SOURCE EXCERPT:
◆ ◆ ◆ ◆ ◆ ◆ ◆

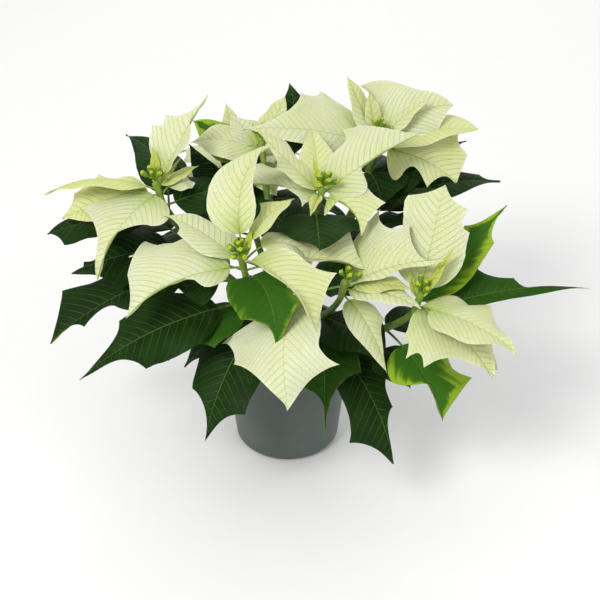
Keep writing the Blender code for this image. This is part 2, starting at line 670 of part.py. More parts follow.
def stem_tube(head):
    """The leafy stem of a head as a tube, from just off the trunk to just under the hub."""
    across = unit((-head.top[1], head.top[0], 0.0))
    outward = unit((head.top[0], head.top[1], 0.0))
    start = 0.0
    if head.fork < TRUNK_TOP:
        while np.dot(head.stem_point(start), outward) < TRUNK_RADIUS + GAP_MM:
            start += 0.001
    shares = np.linspace(start, 1.0, STEM_STEPS + 1)
    points = [head.stem_point(u) for u in shares]
    normals = [unit(head.stem_point(u + 0.01) - head.stem_point(u - 0.01)) for u in shares]
    normals[0] = outward if head.fork < TRUNK_TOP else UP
    normals[-1] = head.axis()
    points[-1] = points[-1] - head.axis() * GAP_MM / 2
    if head.fork > TRUNK_TOP:
        points[0] = points[0] * np.array((0.0, 0.0, 1.0))
    radii = np.linspace(STEM_BASE_RADIUS, STEM_TIP_RADIUS, STEM_STEPS + 1)
    return tube(points, normals, radii, across, STEM_SIDES)


def hub_tube(head):
    """The hub that carries a head's bracts."""
    across = unit((-head.top[1], head.top[0], 0.0))
    levels = (HUB_LENGTH - GAP_MM / 2, HUB_LENGTH * 0.5, 0.0, -HUB_CROWN)
    points = [head.hub_point(below) for below in levels]
    radii = (STEM_TIP_RADIUS, HUB_RADIUS, HUB_RADIUS, CYATHIA_FOOT)
    return tube(points, [head.axis()] * 4, radii, across, STEM_SIDES)


def count_for(blade):
    """Margin points of a blade: more on large ones, and never fewer than its teeth need."""
    plain = MARGIN_POINTS if blade.width >= WIDE_BLADE else MARGIN_POINTS - 3
    if blade.width < NARROW_BLADE:
        plain = MARGIN_POINTS - 4
    return max(plain, 3 + 2 * max(len(blade.left), len(blade.right)))


def build_leafy_stem(head):
    """One leafy stem with the leaves that grow from it."""
    pieces = pieces_collection(head.name + "_leaves")
    for leaf in head.leaves:
        root = head.stem_point(leaf.low)
        new_object("leaf_" + leaf.name, *blade_solid(leaf, root, count=count_for(leaf)), pieces)
    stem = new_object(head.name + "_stem", *stem_tube(head))
    return finish(fuse("leafy_stem_" + head.name, stem, pieces), LEAF_COLOUR, LEAF_ROUGHNESS)


def build_bracts(head):
    """The whorl of bracts of one head, grown from its hub."""
    pieces = pieces_collection(head.name + "_bracts")
    for bract in head.bracts:
        root = head.hub_point(bract.low)
        new_object("bract_" + bract.name, *blade_solid(bract, root, count=count_for(bract)), pieces)
    hub = new_object(head.name + "_hub", *hub_tube(head))
    return finish(fuse("bracts_" + head.name, hub, pieces), head.bract_colour, BRACT_ROUGHNESS)


def pod_heading(head, k):
    """The way that the cyathium on seat k points: the seats wind outwards from the hub's axis."""
    turn = k * GOLDEN_ANGLE
    lean = math.radians(min(POD_LEAN * math.sqrt(k), POD_LEAN_MOST))
    axis = head.axis()
    across = unit(np.cross(axis, (0.0, 1.0, 0.0)))
    ahead = np.cross(axis, across)
    aside = math.cos(turn) * across + math.sin(turn) * ahead
    return unit(axis * math.cos(lean) + aside * math.sin(lean))


def build_cyathia(head, blades):
    """The cluster of small green cyathia on a hub, each set where it keeps clear of every blade."""
    trees = [BVHTree.FromObject(obj, bpy.context.evaluated_depsgraph_get()) for obj in blades]
    pieces = pieces_collection(head.name + "_pods")
    foot = head.hub_point(-HUB_CROWN - POD_FOOT)
    taken = []
    for k in range(POD_TRIES):
        if len(taken) == head.pods:
            break
        heading = pod_heading(head, k)
        tests = [(Vector((foot + heading * reach) * MM), room * MM) for reach, room in POD_ROOM]
        if any(tree.find_nearest(place)[3] < room for place, room in tests for tree in trees):
            continue
        middle = foot + heading * POD_REACHES[2]
        if any(np.linalg.norm(middle - other) < POD_SPACING for other in taken):
            continue
        taken.append(middle)
        points = [foot + heading * reach for reach in POD_REACHES]
        side = unit(np.cross(heading, (0.3, 1.0, 0.2)))
        new_object(f"pod_{k}", *tube(points, [heading] * len(points), POD_RADII, side, POD_SIDES), pieces)
    axis = head.axis()
    ends = [head.hub_point(-HUB_CROWN - GAP_MM), head.hub_point(-HUB_CROWN - 2.5)]
    stub = tube(ends, [axis] * 2, (CYATHIA_FOOT, CYATHIA_FOOT), EAST, STEM_SIDES)
    disc = new_object(head.name + "_foot", *stub)
    return finish(fuse("cyathia_" + head.name, disc, pieces), CYATHIA_COLOUR, CYATHIA_ROUGHNESS)


def main():
    for obj in list(bpy.data.objects):
        bpy.data.objects.remove(obj, do_unlink=True)
    build_pot()
    build_soil()
    build_trunk()
    bracts = [build_bracts(head) for head in HEADS]
    leaves = [build_leafy_stem(head) for head in HEADS]
    for head in HEADS:
        build_cyathia(head, bracts + leaves)


main()
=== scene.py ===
"""The looks of a cream poinsettia in a grey plastic pot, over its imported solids.

One short trunk forks into eight leafy stems, each of which ends in a head: a whorl of cream bracts
round a cluster of small green cyathia. Every solid of the plant is replaced here by a finer one of
the same form, with veins, soft relief and thin toothed margins. The pot and its soil get their
moulding and their crumbs. Tables are in millimetres and degrees; meshes are in metres, +Z up, with
the centre of the pot's base at the origin.
"""

import json
import logging
import math
from abc import ABC, abstractmethod
from dataclasses import dataclass, field
from enum import Enum

import bmesh
import bpy
import numpy as np
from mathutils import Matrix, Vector
from mathutils.bvhtree import BVHTree

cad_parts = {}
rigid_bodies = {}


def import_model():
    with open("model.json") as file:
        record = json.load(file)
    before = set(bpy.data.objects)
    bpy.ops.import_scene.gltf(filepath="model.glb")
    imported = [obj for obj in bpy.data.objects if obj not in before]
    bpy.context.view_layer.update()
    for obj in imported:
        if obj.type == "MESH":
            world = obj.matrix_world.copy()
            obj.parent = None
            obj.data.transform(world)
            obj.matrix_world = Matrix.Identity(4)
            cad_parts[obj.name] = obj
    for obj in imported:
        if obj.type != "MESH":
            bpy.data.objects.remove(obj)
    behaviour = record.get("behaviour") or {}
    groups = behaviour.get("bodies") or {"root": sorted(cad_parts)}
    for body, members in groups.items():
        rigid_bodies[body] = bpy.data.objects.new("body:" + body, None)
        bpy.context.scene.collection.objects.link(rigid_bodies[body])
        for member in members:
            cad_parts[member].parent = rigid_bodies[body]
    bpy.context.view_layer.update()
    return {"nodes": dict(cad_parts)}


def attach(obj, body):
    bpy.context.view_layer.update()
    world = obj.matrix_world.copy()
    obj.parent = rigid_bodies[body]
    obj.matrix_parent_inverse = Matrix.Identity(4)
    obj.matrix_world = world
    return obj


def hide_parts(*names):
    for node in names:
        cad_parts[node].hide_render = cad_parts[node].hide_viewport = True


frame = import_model()

log = logging.getLogger("poinsettia")

MM = 0.001
ROOT_BODY = "root"

SEED_START, SEED_STEP, SEED_LIMIT = 7, 31, 1_000_003
WELD = 1e-6  # metres

Array = np.ndarray
Pair = tuple[Array, Array]
Socket = bpy.types.NodeSocket
Material = bpy.types.Material
Mesh = bpy.types.Mesh
Thing = bpy.types.Object
Triple = tuple[float, float, float]
Colour = Triple
Places = list[tuple[float, float]]
Rows = tuple[tuple[float, float], ...]
Faces = list[tuple[int, ...]]


# Tools that several pieces use


def unit(v: object) -> Array:
    """The same direction at length one."""
    return np.array(v, float) / np.linalg.norm(v)


def seed_for(*words: object) -> int:
    """A fixed seed from names, the same in every run.

    Args:
        words: What the seed is for.

    Returns:
        The seed.
    """
    value = SEED_START
    for letter in "".join(str(word) for word in words):
        value = (value * SEED_STEP + ord(letter)) % SEED_LIMIT
    return value


def ring_faces(rings: list[list[int]]) -> Faces:
    """The faces between rings of points: four corners each, or three where a ring is a single point.

    Args:
        rings: The point numbers of each ring, all equally long.

    Returns:
        The faces' corner numbers.
    """
    faces = []
    sides = len(rings[0])
    for lower, upper in zip(rings, rings[1:]):
        for k in range(sides):
            after = (k + 1) % sides
            face = tuple(dict.fromkeys((lower[k], lower[after], upper[after], upper[k])))
            if len(face) > 2:
                faces.append(face)
    return faces


def lathe(profile: Places, sides: int) -> tuple[list, Faces]:
    """A closed solid of revolution from a closed profile.

    Args:
        profile: Pairs of radius and height in millimetres; a radius of 0 closes the form.
        sides: Points round each ring.

    Returns:
        Points in millimetres and faces.
    """
    points, rings = [], []
    for radius, height in profile:
        start = len(points)
        count = sides if radius else 1
        for k in range(count):
            turn = 2 * math.pi * k / sides
            points.append((radius * math.cos(turn), radius * math.sin(turn), height))
        rings.append([start + k % count for k in range(sides)])
    return points, ring_faces(rings)


def arc(centre: tuple[float, float], radius: float, start: float, end: float, steps: int) -> Places:
    """Points of a rounded corner.

    Args:
        centre: Radius and height of the corner's centre.
        radius: The corner's own radius.
        start: Direction that it starts at, in degrees from outwards.
        end: Direction that it ends at.
        steps: How many stretches it is drawn with.

    Returns:
        The points, ends included.
    """
    turns = np.radians(np.linspace(start, end, steps + 1))
    return [(centre[0] + radius * math.cos(t), centre[1] + radius * math.sin(t)) for t in turns]


def add_object(name: str, data: object) -> Thing:
    """Put an object in the scene.

    Args:
        name: What it is called.
        data: Its mesh, lamp or camera.

    Returns:
        The object.
    """
    thing = bpy.data.objects.new(name, data)
    bpy.context.scene.collection.objects.link(thing)
    return thing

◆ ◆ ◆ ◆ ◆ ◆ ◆

JOB:
Retype the portion of the data above that starts on the line with "bracts = [build_bracts(head)" and finishes on the line with "obj.matrix_world = Matrix.Identity(4)", including both of those lines.

TASK SOLUTION:
    bracts = [build_bracts(head) for head in HEADS]
    leaves = [build_leafy_stem(head) for head in HEADS]
    for head in HEADS:
        build_cyathia(head, bracts + leaves)


main()
=== scene.py ===
"""The looks of a cream poinsettia in a grey plastic pot, over its imported solids.

One short trunk forks into eight leafy stems, each of which ends in a head: a whorl of cream bracts
round a cluster of small green cyathia. Every solid of the plant is replaced here by a finer one of
the same form, with veins, soft relief and thin toothed margins. The pot and its soil get their
moulding and their crumbs. Tables are in millimetres and degrees; meshes are in metres, +Z up, with
the centre of the pot's base at the origin.
"""

import json
import logging
import math
from abc import ABC, abstractmethod
from dataclasses import dataclass, field
from enum import Enum

import bmesh
import bpy
import numpy as np
from mathutils import Matrix, Vector
from mathutils.bvhtree import BVHTree

cad_parts = {}
rigid_bodies = {}


def import_model():
    with open("model.json") as file:
        record = json.load(file)
    before = set(bpy.data.objects)
    bpy.ops.import_scene.gltf(filepath="model.glb")
    imported = [obj for obj in bpy.data.objects if obj not in before]
    bpy.context.view_layer.update()
    for obj in imported:
        if obj.type == "MESH":
            world = obj.matrix_world.copy()
            obj.parent = None
            obj.data.transform(world)
            obj.matrix_world = Matrix.Identity(4)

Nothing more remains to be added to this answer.